In his last season in 1961, during which he turned 30, Brewer was limited to nine starts—he had at least 28 in each of the previous six seasons—by arm fatigue. He decided he could no longer help the Red Sox. “It was just a matter of me being a little bit more relaxed and saying, ‘No, you can’t do all this that you want to do.’ I wanted to do what was right to help the ballclub and play my part as a ballplayer, and to help anybody I could to progress as much as they possibly could,” he says.
Now 84, Brewer has no regrets. His house is full of memories from his time with the Red Sox but also from the life he built with his late wife, Barbara, and their three children. He has since remarried and lives with wife Norma. Most of his post-baseball career was spent as a probation officer for the South Carolina Probation Office and as a pitching coach for the Cheraw High Braves at his alma mater, Cheraw High School, where the baseball field is named in his honor. The town even declared March 21, 2009, “Tom Brewer Day” in honor of his contributions to the school and the community. According to a story Britt heard, Brewer would often be found on Sunday afternoons sitting by the pitcher mound at a public park in Cheraw with a bucket of baseballs willing to train any kid that would come by. “He did this every Sunday for 50 years,” Britt says. “That says just about everything you need to know about his character.”

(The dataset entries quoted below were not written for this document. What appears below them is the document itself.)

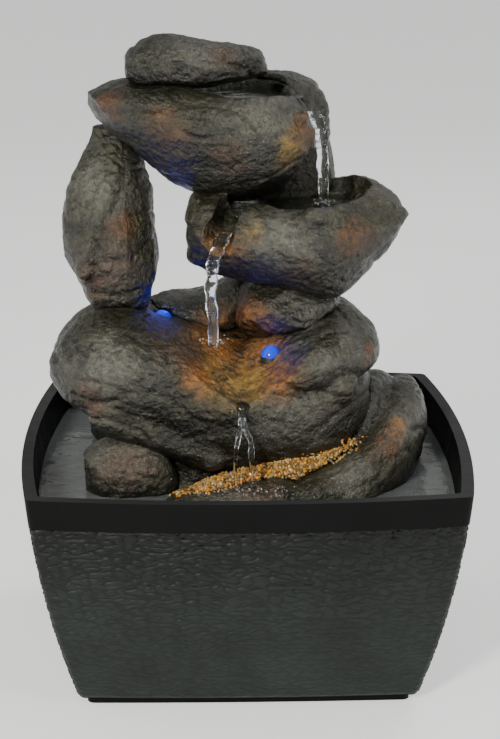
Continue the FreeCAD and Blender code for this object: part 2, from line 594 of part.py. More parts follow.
def intake_cover():
    """The push-on front: a ring of slots round the hub, open behind to take the sponge and the spigot."""
    inside = COVER_Y0 + COVER_T
    cover = box(PUMP_X0, PUMP_X1, COVER_Y0, CHAMBER_Y0 - 0.1, PUMP_LOW, PUMP_TOP)
    cover = rounded_along_y(cover, PUMP_EDGE_R)
    cover = cover.cut(box(*POCKET_X, inside, CHAMBER_Y0 + 1, *POCKET_Z))
    slots = rod(WINDOW_R, on_axis(COVER_Y0 - 1), on_axis(inside + 1))
    slots = slots.cut(rod(WINDOW_HUB_R, on_axis(COVER_Y0 - 2), on_axis(inside + 2)))
    for bar in (box(-12, 12, -2, COVER_T + 2, -1.6, 1.6), box(-1.6, 1.6, -2, COVER_T + 2, -12, 12)):
        bar.translate(on_axis(COVER_Y0))
        slots = slots.cut(bar)
    return cover.cut(slots).cut(rod(PEG_R + 0.07, on_axis(COVER_Y0 - 1), on_axis(inside + 1)))


def intake_sponge():
    y0, gap = COVER_Y0 + COVER_T + 0.4, 0.3
    (px0, px1), (pz0, pz1) = POCKET_X, POCKET_Z
    return box(px0 + gap, px1 - gap, y0, y0 + SPONGE_T, pz0 + gap, pz1 - gap)


def flow_dial():
    """A disc with two windows that slide over the cover's slots, with a thumb tab and a peg."""
    dial = rod(DIAL_R, on_axis(DIAL_Y1 - DIAL_T), on_axis(DIAL_Y1))
    for k in range(2):
        window = Part.makeCylinder(WINDOW_R, 4, V(0, 0, 0), Y_AXIS, DIAL_OPEN)
        window.rotate(V(0, 0, 0), Y_AXIS, 180 * k + 2)
        window.translate(on_axis(DIAL_Y1 - 3))
        dial = dial.cut(window.cut(rod(WINDOW_HUB_R, on_axis(DIAL_Y1 - 4), on_axis(DIAL_Y1 + 2))))
    tab = box(-1.5, 1.5, DIAL_Y1 - 5.0, DIAL_Y1, 9.0, 15.5)
    tab.translate(on_axis(0))
    return dial.fuse(tab).fuse(rod(PEG_R, on_axis(DIAL_Y1 - 0.5), on_axis(COVER_Y0 + COVER_T)))


def suction_cups():
    neck_low, skirt_t = 10.0, 2.2
    feet = []
    for at in CUPS:
        neck = Part.makeCylinder(CUP_NECK_R, PUMP_LOW - neck_low, at + V(0, 0, neck_low))
        feet.append(neck.fuse(Part.makeCone(CUP_R, CUP_NECK_R + 1, skirt_t, at + V(0, 0, FLOOR_Z), Z_AXIS)))
    return Part.makeCompound(feet)


def gland_at(y):
    return V(GLAND_X, y, GLAND_Z)


def lead_gland():
    inside, outside = PUMP_BODY_Y1 - GLAND_SINK, PUMP_BODY_Y1 + GLAND_TAIL
    gland = rod(GLAND_R, gland_at(inside), gland_at(PUMP_BODY_Y1))
    gland = gland.fuse(Part.makeCone(GLAND_R + 1, LEAD_R + 1, GLAND_TAIL, gland_at(PUMP_BODY_Y1), Y_AXIS))
    return gland.cut(rod(LEAD_R, gland_at(inside - 1), gland_at(outside + 1)))


def pump_parts():
    turning = shaft()
    PARTS.update({
        "pump_body": pump_body(),
        "pump_chamber": pump_chamber(),
        "pump_shaft": turning,
        "front_bush": rod(FRONT_BUSH_R, on_axis(BUSH_Y0), on_axis(EYE_Y)).cut(turning),
        "rear_bush": rod(REAR_BUSH_R, on_axis(WELL_END), on_axis(WELL_END + REAR_BUSH_L)).cut(turning),
        "rotor_magnet": rotor_magnet(),
        "impeller": impeller(),
        "intake_cover": intake_cover(),
        "intake_sponge": intake_sponge(),
        "flow_dial": flow_dial(),
        "suction_cups": suction_cups(),
        "pump_lead_gland": lead_gland(),
        "lamp_socket": rod(PIN_R, V(PLUG_X, PLUG_Y, PUMP_TOP - PIN_SINK), V(PLUG_X, PLUG_Y, PIN_TOP)),
    })


# ---------------------------------------------------------------- inlet and leads
def inlet_at(y):
    return V(INLET_X, y, INLET_Z)


def inlet_parts():
    """The low-voltage inlet: its barrel in the wall, the seal outside, the nut and the boot inside."""
    shell = PARTS["basin_shell"]
    wall_in = inner_y(INLET_X, INLET_Z)
    wall_out = wall_in + wall_at(INLET_Z) + 0.2
    seal_y = wall_out + 0.6
    flange_y0, flange_y1 = seal_y + 0.8, seal_y + 2.0
    jack = rod(FLANGE_R, inlet_at(flange_y0), inlet_at(flange_y1))
    jack = jack.fuse(rod(INLET_BARREL_R, inlet_at(wall_in - 8), inlet_at(flange_y1)))
    jack = jack.cut(rod(INLET_BORE_R, inlet_at(seal_y - 8), inlet_at(seal_y + 3)))
    jack = jack.fuse(rod(INLET_PIN_R, inlet_at(seal_y - 9), inlet_at(seal_y - 0.5)))
    seal = rod(SEAL_R, inlet_at(wall_out - 3), inlet_at(flange_y0))
    seal = seal.cut(rod(INLET_BARREL_R, inlet_at(wall_out - 4), inlet_at(flange_y1)))
    around_barrel = rod(INLET_BARREL_R + 0.3, inlet_at(wall_in - 9), inlet_at(wall_out - 0.4))
    seal = biggest(seal.cut(shell).cut(around_barrel))
    sixths = [math.pi / 3 * k for k in range(7)]
    nut_wire = Part.makePolygon([
        V(INLET_X + NUT_R * math.cos(a), wall_in - 4.2, INLET_Z + NUT_R * math.sin(a)) for a in sixths])
    nut = Part.Face(nut_wire).extrude(V(0, NUT_T, 0))
    nut = biggest(nut.cut(rod(INLET_BARREL_R, inlet_at(wall_in - 6), inlet_at(wall_in + 1))).cut(shell))
    exit_y = wall_in - 10.4
    boot = box(INLET_X - 6.5, INLET_X + 6.5, wall_in - 13, wall_in - 4.4, INLET_Z - 7, INLET_Z + 6.5)
    boot = boot.makeFillet(1.5, boot.Edges)
    boot = boot.cut(rod(INLET_BARREL_R, inlet_at(wall_in - 8), inlet_at(wall_in)))
    boot = boot.cut(rod(LEAD_R, V(INLET_X, exit_y, INLET_Z - 9), V(INLET_X, exit_y, INLET_Z - 4)))
    points = [
        gland_at(PUMP_BODY_Y1 - 4.5), gland_at(PUMP_BODY_Y1 + 19),
        V(INLET_X - 3, 66, 38), V(INLET_X, exit_y, 60), V(INLET_X, exit_y, INLET_Z - 4.2)]
    PARTS.update({"inlet_jack": jack, "inlet_seal": seal, "inlet_nut": nut, "inlet_boot": boot,
                  "pump_lead": lead(points, LEAD_R)})


def lamp_parts():
    for name, at in LAMPS.items():
        housing, board, lens = lamp(at)
        PARTS["lamp_housing_" + name] = housing
        PARTS["lamp_board_" + name] = board
        PARTS["lamp_lens_" + name] = lens
    for name, points in lamp_wires().items():
        PARTS["lamp_wire_" + name] = lead(points, WIRE_R)
    plug = rod(PLUG_R, V(PLUG_X, PLUG_Y, PLUG_LOW), V(PLUG_X, PLUG_Y, PLUG_TOP))
    plug = plug.cut(rod(PIN_R + 0.08, V(PLUG_X, PLUG_Y, PLUG_LOW - 1), V(PLUG_X, PLUG_Y, PIN_TOP + 1)))
    for side in (-WIRE_SIDE, WIRE_SIDE):
        hole_foot = V(PLUG_X, PLUG_Y + side, PLUG_TOP - WIRE_IN_PLUG)
        plug = plug.cut(rod(WIRE_R, hole_foot, hole_foot + V(0, 0, WIRE_IN_PLUG + 1)))
    PARTS["lamp_plug"] = plug


def main():
    PARTS["basin_shell"] = basin_shell()
    PARTS["foot_pads"] = pads()
    PARTS["deck"] = deck()
    stones()
    PARTS["riser_hose"] = riser_hose()
    pump_parts()
    inlet_parts()
    lamp_parts()
    os.makedirs("parts", exist_ok=True)
    for name, shape in PARTS.items():
        shape.exportStep(f"parts/{name}.step")
        state = "valid" if shape.isValid() else "INVALID"
        print(name, len(shape.Solids), "solids", round(shape.Volume), "mm3", state)


main()
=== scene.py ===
"""Looks of the tabletop water fountain: sculpted stones, a grooved basin, gravel, water and blue lamps.

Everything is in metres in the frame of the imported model: +Z up, the front faces -Y."""

import json
import math
import random

import bmesh
import bpy
from mathutils import Matrix, Vector, noise
from mathutils.bvhtree import BVHTree


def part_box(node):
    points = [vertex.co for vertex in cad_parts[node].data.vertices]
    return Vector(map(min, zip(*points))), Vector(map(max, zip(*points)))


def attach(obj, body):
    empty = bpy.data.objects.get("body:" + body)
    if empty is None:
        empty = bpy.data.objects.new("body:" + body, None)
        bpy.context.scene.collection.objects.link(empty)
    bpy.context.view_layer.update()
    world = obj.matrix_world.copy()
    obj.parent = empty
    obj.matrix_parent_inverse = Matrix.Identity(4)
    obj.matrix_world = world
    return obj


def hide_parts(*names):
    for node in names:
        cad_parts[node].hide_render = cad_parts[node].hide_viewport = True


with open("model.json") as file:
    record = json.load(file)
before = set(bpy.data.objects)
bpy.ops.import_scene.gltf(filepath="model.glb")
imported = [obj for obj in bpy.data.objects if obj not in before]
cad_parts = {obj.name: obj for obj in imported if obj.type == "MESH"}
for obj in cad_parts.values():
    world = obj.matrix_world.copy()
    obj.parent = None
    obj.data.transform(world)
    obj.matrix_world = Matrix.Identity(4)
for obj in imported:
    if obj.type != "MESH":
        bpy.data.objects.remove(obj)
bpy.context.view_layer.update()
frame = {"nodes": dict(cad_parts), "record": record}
nodes = frame["nodes"]
MM = 0.001

SHELL_LOW, SHELL_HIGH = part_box("basin_shell")
RIM_Z = SHELL_HIGH[2]
WATER_Z = RIM_Z - 15.0 * MM
# The grooved panels cover the wall from the foot to the smooth band, and stand out by up to PANEL_DEPTH.
PANEL_LOW = SHELL_LOW[2] + 4.4 * MM
PANEL_HIGH = RIM_Z - 13.7 * MM
PANEL_DEPTH = 0.9 * MM


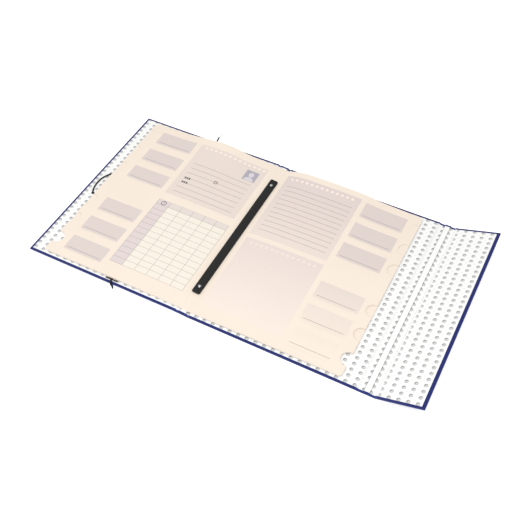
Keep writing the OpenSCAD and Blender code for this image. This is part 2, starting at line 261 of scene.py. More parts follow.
def smooth_route(points, spacing):
    """Points every spacing along a curve through the points given.

    The curve runs past a point where a long stretch meets a short one, and doubles back.
    """
    fine = []
    padded = [points[0] * 2 - points[1]] + points + [points[-1] * 2 - points[-2]]
    for a, b, c, d in zip(padded, padded[1:], padded[2:], padded[3:]):
        steps = max(2, round((c - b).length / spacing))
        for i in range(steps):
            t = i / steps
            fine.append(0.5 * (2 * b + (c - a) * t + (2 * a - 5 * b + 4 * c - d) * t ** 2
                               + (3 * b - 3 * c + d - a) * t ** 3))
    return fine + [points[-1]]


def braided_cord(route, radius, strands, sides=20):
    """A cord whose surface rises where strands of the braid cross."""
    verts, faces, side, run = [], [], Vector((0, 0, 1)), 0
    for i, point in enumerate(route):
        along = (route[min(i + 1, len(route) - 1)] - route[max(i - 1, 0)]).normalized()
        side = (side - along * side.dot(along)).normalized()
        other = along.cross(side)
        run += (point - route[i - 1]).length if i else 0
        for j in range(sides):
            a = 2 * math.pi * j / sides
            turn = run / radius * 1.1
            weave = math.cos(strands * a + turn) * math.cos(strands * a - turn)
            verts.append(point + (side * math.cos(a) + other * math.sin(a)) * radius * (0.95 + 0.06 * weave))
    for i in range(len(route) - 1):
        for j in range(sides):
            a, b = i * sides + j, i * sides + (j + 1) % sides
            faces.append([a, b, b + sides, a + sides])
    faces += [list(range(sides)), list(range(len(verts) - sides, len(verts)))]
    return verts, faces


# --------------------------------------------------------------- materials


def fill_inputs(tree, node, inputs):
    """Sets a node's inputs: each key names one and gives a socket to link or a value."""
    for key, value in inputs.items():
        if isinstance(value, bpy.types.NodeSocket):
            tree.links.new(value, node.inputs[key])
        else:
            node.inputs[key].default_value = value


def add_node(tree, kind, inputs=None, out=0, **settings):
    """Adds one shader node with its settings and inputs, and gives the output asked for."""
    node = tree.nodes.new("ShaderNode" + kind)
    for key, value in settings.items():
        setattr(node, key, value)
    fill_inputs(tree, node, inputs or {})
    return node.outputs[out]


def start_material(name):
    """A new material, its tree, its shader and the place on the object in metres."""
    material = bpy.data.materials.new(name)
    material.use_nodes = True
    tree = material.node_tree
    return material, tree, tree.nodes["Principled BSDF"], add_node(tree, "TexCoord", out="Object")


def rgba(value):
    """A colour with full opacity, from sRGB hex or from linear parts."""
    return (*(linear(value) if isinstance(value, str) else value), 1)


def sheet_places(tree, place, direction=(1, 0, 0)):
    """Millimetres across and along the open file, from the front cover's near outer corner."""
    way = {0: place, 1: Vector(direction) / MM}
    across = add_node(tree, "VectorMath", way, out="Value", operation="DOT_PRODUCT")
    along = add_node(tree, "SeparateXYZ", {0: place}, out="Y")
    return (add_node(tree, "Math", {0: across, 1: -FRONT_LOW.x / MM}, operation="ADD"),
            add_node(tree, "Math", {0: along, 1: 1 / MM, 2: FAR_Y / MM}, operation="MULTIPLY_ADD"))


def overlap(tree, first, *others):
    """1 where all the masks are."""
    for other in others:
        first = add_node(tree, "Math", {0: first, 1: other}, operation="MULTIPLY", use_clamp=True)
    return first


def either(tree, first, *others):
    """1 where any of the masks is."""
    for other in others:
        first = add_node(tree, "Math", {0: first, 1: other}, operation="MAXIMUM", use_clamp=True)
    return first


def printed_box(tree, u, v, left, right, near, far):
    """1 inside a rectangle given in millimetres."""
    sides = []
    for value, low, high in ((u, left, right), (v, near, far)):
        inside = {0: value, 1: (low + high) / 2, 2: (high - low) / 2}
        sides.append(add_node(tree, "Math", inside, operation="COMPARE"))
    return overlap(tree, *sides)


def cell_place(tree, value, first, pitch):
    """Distance from the nearest of a row of marks, the first of them at first."""
    start = add_node(tree, "Math", {0: value, 1: first - pitch / 2}, operation="SUBTRACT")
    wrapped = add_node(tree, "Math", {0: start, 1: pitch}, operation="FLOORED_MODULO")
    return add_node(tree, "Math", {0: wrapped, 1: pitch / 2}, operation="SUBTRACT")


def repeated_rules(tree, value, first, pitch, width=0.75):
    """1 on rules of that width, a pitch apart."""
    place = cell_place(tree, value, first, pitch)
    return add_node(tree, "Math", {0: place, 1: 0.0, 2: width / 2}, operation="COMPARE")


def round_mark(tree, a, b, radius, squeeze=1.0):
    """1 inside a disc about the origin of a and b, or an ellipse where squeeze isn't 1."""
    taller = add_node(tree, "Math", {0: b, 1: squeeze}, operation="MULTIPLY")
    square = add_node(tree, "Math", {0: taller, 1: taller}, operation="MULTIPLY")
    total = add_node(tree, "Math", {0: a, 1: a, 2: square}, operation="MULTIPLY_ADD")
    return add_node(tree, "Math", {0: total, 1: radius ** 2}, operation="LESS_THAN")


def ring_mark(tree, a, b, outer, inner, squeeze=1.0):
    """1 on a ring about the origin of a and b."""
    disc, hole = round_mark(tree, a, b, outer, squeeze), round_mark(tree, a, b, inner)
    return add_node(tree, "Math", {0: disc, 1: hole}, operation="SUBTRACT", use_clamp=True)


def from_point(tree, u, v, centre):
    """Distances across and along from a point given in millimetres."""
    return [add_node(tree, "Math", {0: value, 1: at}, operation="SUBTRACT")
            for value, at in zip((u, v), centre)]


def inked(tree, base, mask, ink, strength=1.0):
    """The base colour with ink laid over it as far as the mask goes from 0 to 1."""
    amount = add_node(tree, "Math", {0: mask, 1: strength}, operation="MULTIPLY", use_clamp=True)
    return add_node(tree, "Mix", {0: amount, 6: base, 7: ink}, out=2, data_type="RGBA")


def paper_surface(tree, shader, place, fibre_mm, height):
    """Fibres of paper: a slight mottle, returned as 0 to 1, and a fine relief."""
    scale = 1 / (fibre_mm * MM)
    fibres = add_node(tree, "TexNoise", {"Vector": place, "Scale": scale, "Detail": 4.0, "Roughness": 0.62})
    relief = {"Height": fibres, "Strength": 0.35, "Distance": height}
    fill_inputs(tree, shader, {"Normal": add_node(tree, "Bump", relief)})
    return fibres


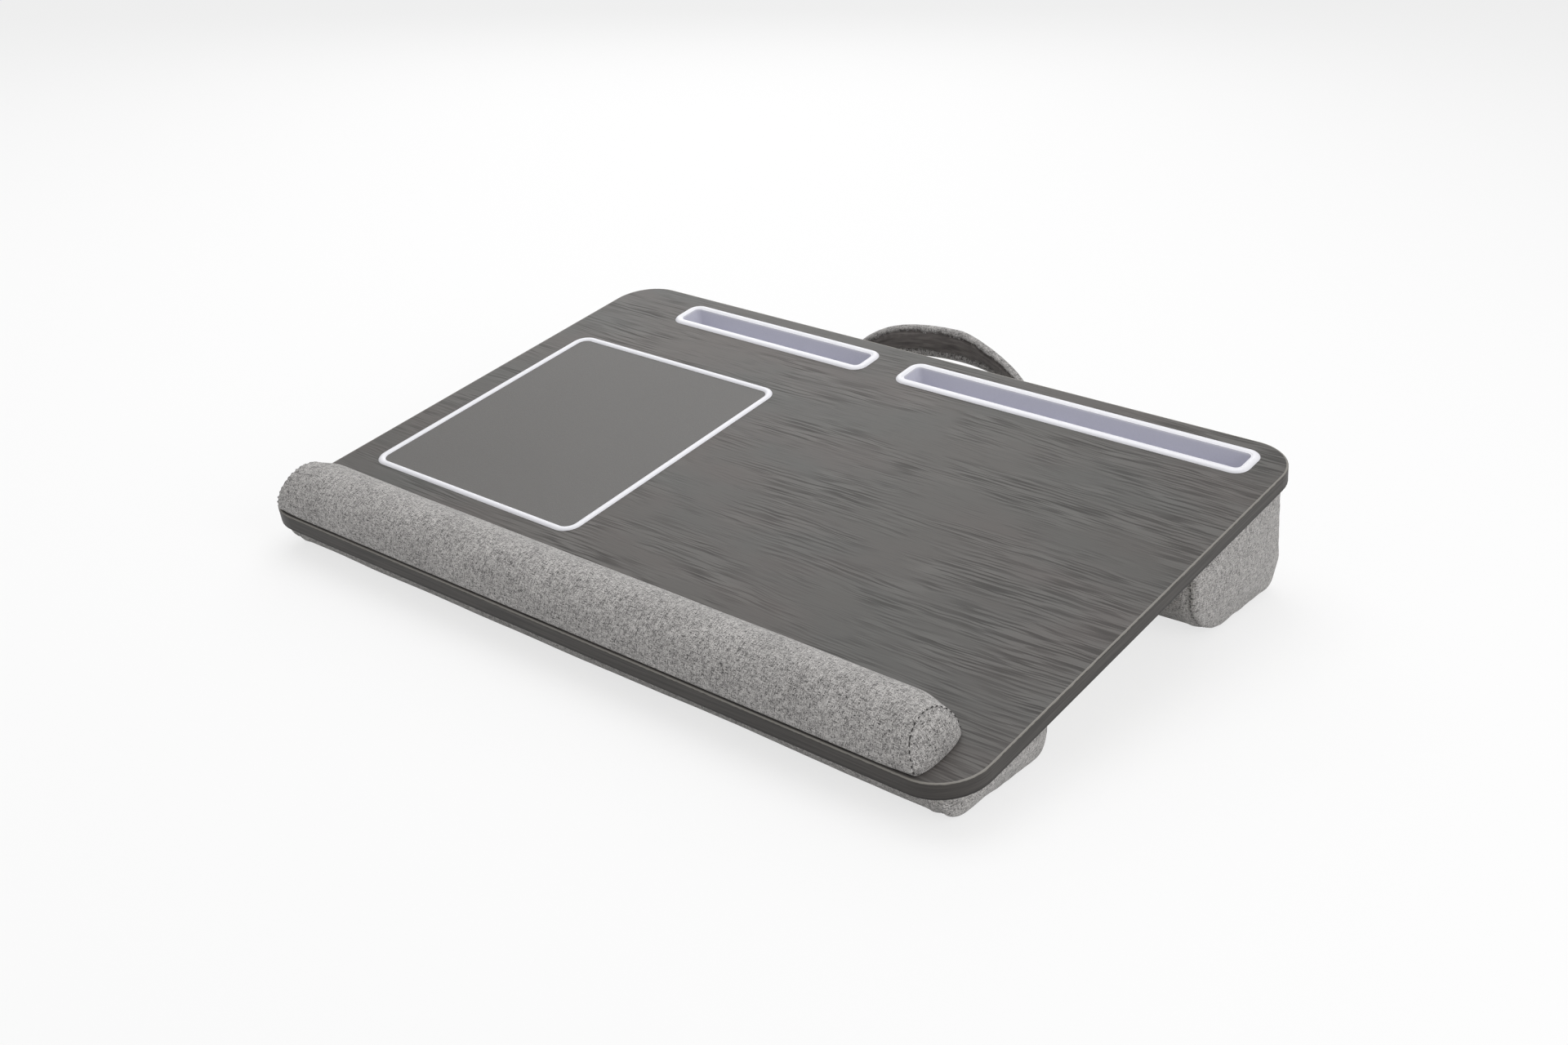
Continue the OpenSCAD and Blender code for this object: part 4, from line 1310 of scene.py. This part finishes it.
class LAPDESK_OT_stage(bpy.types.Operator):
    """Set the camera, the soft lamps, the white surround and the pale floor"""

    bl_idname = "lap_desk.stage"
    bl_label = "Stage"

    def execute(self, context):
        props = context.scene.lap_desk.stage
        scene = context.scene
        scene.view_settings.view_transform = "Standard"
        camera = bpy.data.cameras.new("photo_view")
        camera.lens = props.lens
        camera.sensor_width = 36
        camera.shift_x, camera.shift_y = props.shift
        camera.clip_start, camera.clip_end = 0.01, 50
        eye = add_object("photo_view", camera)
        eye.location = props.camera_place
        eye.rotation_euler = (math.pi / 2 - props.elevation, 0, props.azimuth)
        scene.camera = eye
        self.floor(props)
        self.surround(scene)
        area_light("overhead", (-0.35, 0.25, 1.7), (0, 0, 0), (1.6, 1.6), 17)
        area_light("camera_right", (1.65, -0.15, 0.8), (0, 0, 0.03), (1.1, 1.1), 9.5)
        area_light("rear_left", (-1.2, 1.3, 0.9), (0, 0, 0.05), (1.2, 0.8), 6)
        return {"FINISHED"}

    def floor(self, props):
        """A pale floor that the camera sees as almost white, with the object's soft shadow."""
        mesh = bpy.data.meshes.new("floor")
        far = 6.0
        corners = [(-far, -far, 0), (far, -far, 0), (far, far, 0), (-far, far, 0)]
        mesh.from_pydata(corners, [], [(0, 1, 2, 3)])
        piece = add_object("floor", mesh)
        f = Finish("pale_floor", Base_Color=(*props.floor, 1), Roughness=0.9,
                   Specular_IOR_Level=0.1)
        seen = f.node("LightPath", {}).outputs
        any_ray = f.math("MAXIMUM", seen["Is Camera Ray"], seen["Is Glossy Ray"])
        glow = f.node("Emission", {"Strength": 1.0}).outputs[0]
        mix = f.node("MixShader", {0: any_ray * 0.72, 1: f.shader.outputs[0], 2: glow})
        f.tree.links.new(mix.outputs[0], f.tree.nodes["Material Output"].inputs[0])
        mesh.materials.append(f.material)

    def surround(self, scene):
        """White where the camera sees it, and dimmer as a source of light."""
        scene.world = bpy.data.worlds.new("surround")
        scene.world.use_nodes = True
        tree = scene.world.node_tree
        seen = add_node(tree, "LightPath", {}).outputs
        shown = add_node(tree, "Math", {0: seen["Is Camera Ray"], 1: seen["Is Transmission Ray"]},
                         operation="MAXIMUM")
        level = add_node(tree, "MapRange", {0: shown.outputs[0], 3: 0.5, 4: 1.0})
        background = tree.nodes["Background"]
        background.inputs["Color"].default_value = (1, 1, 1, 1)
        tree.links.new(level.outputs[0], background.inputs["Strength"])


class LAPDESK_PT_panel(bpy.types.Panel):
    """Lists what makes the lap desk, and its values"""

    bl_idname = "LAPDESK_PT_panel"
    bl_label = "Lap Desk"
    bl_space_type = "VIEW_3D"
    bl_region_type = "UI"
    bl_category = "Lap Desk"

    def draw(self, context):
        for operator in OPERATORS:
            self.layout.operator(operator.bl_idname)
        for group in LapDesk.__annotations__:
            box = self.layout.box()
            box.label(text=group.replace("_", " ").capitalize())
            values = getattr(context.scene.lap_desk, group)
            for name in type(values).__annotations__:
                box.prop(values, name)


GROUPS = (LapDeskBoard, LapDeskPlastic, LapDeskFabric, LapDeskCushions, LapDeskWristRest,
          LapDeskHandle, LapDeskStage, LapDesk)
OPERATORS = (LAPDESK_OT_stage, LAPDESK_OT_board, LAPDESK_OT_mouse_pad, LAPDESK_OT_trays,
             LAPDESK_OT_lining, LAPDESK_OT_cushions, LAPDESK_OT_wrist_rest, LAPDESK_OT_handle)


def register():
    for c in (*GROUPS, *OPERATORS, LAPDESK_PT_panel):
        bpy.utils.register_class(c)
    bpy.types.Scene.lap_desk = PointerProperty(type=LapDesk)


def unregister():
    del bpy.types.Scene.lap_desk
    for c in reversed((*GROUPS, *OPERATORS, LAPDESK_PT_panel)):
        bpy.utils.unregister_class(c)


def main():
    register()
    for operator in OPERATORS:
        group, name = operator.bl_idname.split(".")
        getattr(getattr(bpy.ops, group), name)()


if __name__ == "__main__":
    main()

More than any other work, Brewer says he got the most satisfaction out of working with young pitchers. He took pride in weeding bad habits out of players 10, 12 years of age—habits like the ones he lost at Elon. “They all wanted to learn, and it was a good feeling to work with kids of that age,” he says. “Before we started, I would have a conversation with all the kids and tell them what I expected. … A lot of them went on to pitch in high school. That was a good feeling, knowing that they were taught the right way to start with.”